As gerações mais novas, daqui a uns anos, podem não recordar a Carmen Dolores, nem o Artur Semedo. Mas irão recordar, certamente, que, por estes dias, em 2024, a Rússia tinha invadido a Ucrânia há mais de 1000 dias.
Irão recordar, também, que no ano em que celebramos os 50 anos de abril, a Assembleia da República decidiu comemorar, pela primeira vez, o 25 de novembro de 1975 em igualdade de circunstâncias com o 25 de Abril de 1974 (pena não ser feriado).
Devíamos recordar mais. Para evitar que a história seja cíclica e que se comentam os erros do passado.
Bjs
Querido neto,
Devemos recordar quem merece!
Para além dos que referes, gostaria de recordar o escritor José Cardoso Pires, que viveu durante muitos anos na Ericeira. A casa, (ao lado da casa onde eu nessa altura vivia), tem uma placa a lembrá-lo. Mas os anos deram cabo da placa, ou seja, as letras já não se veem. Há dias até me disseram que a placa tinha sido retirada – mas isso não posso confirmar e não quero acreditar.
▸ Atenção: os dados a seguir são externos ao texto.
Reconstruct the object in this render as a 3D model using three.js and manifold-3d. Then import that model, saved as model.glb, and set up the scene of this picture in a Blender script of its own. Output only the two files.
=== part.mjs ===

Lembro-me sempre de um dia, eram os meus filhos pequeninos, andávamos na praia, e eles tentavam lançar um papagaio de papel. Mas, de repente, o papagaio ficou preso numas rochas – altíssimas, sobre o mar.
Então, vejo, de repente, o Zé trepar pelas rochas, saltar de umas para as outras, (e eu a pensar “ele vai cair!“) e a conseguir tirar o papagaio, e entregá-lo aos meus filhos, dizendo apenas «aqui o têm».
Quando, muitos anos mais tarde, ele escreveu o seu romance Alexandra Alpha, tive a certeza de que se tinha inspirado nesta “aventura”, na cena em que descreve um anjo a descer dos céus…
Quando falo nisto, vem-me logo à cabeça uma história. Nos anos 20, Hemingway era então um jovem jornalista a fazer pela vida. Para ganhar uns cobres aceitou um trabalho em Toronto: acompanhar nos seus estudos um miúdo americano que lá vivia.
E, durante toda a sua vida, nunca parou de dizer mal de Toronto: gente horrível, vinho horrível, tudo horrível – e não se aguentou lá por muito tempo. Mas, apesar disso, quando vamos a Toronto, só vemos excelentes referências a Hemingway! Um grande hotel com o seu nome, muito bem assinalada a casa em que viveu, etc.
Por acaso eu tive a sorte de ter um guia extraordinário em Toronto, um português que já lá vive há muitos anos, e que me pôs a par de tudo.
Devíamos pensar bem nisso – e exigir a reposição (com as letras bem legíveis), da placa com o nome de José Cardoso Pires, e, por que não, uma rua com o seu nome?.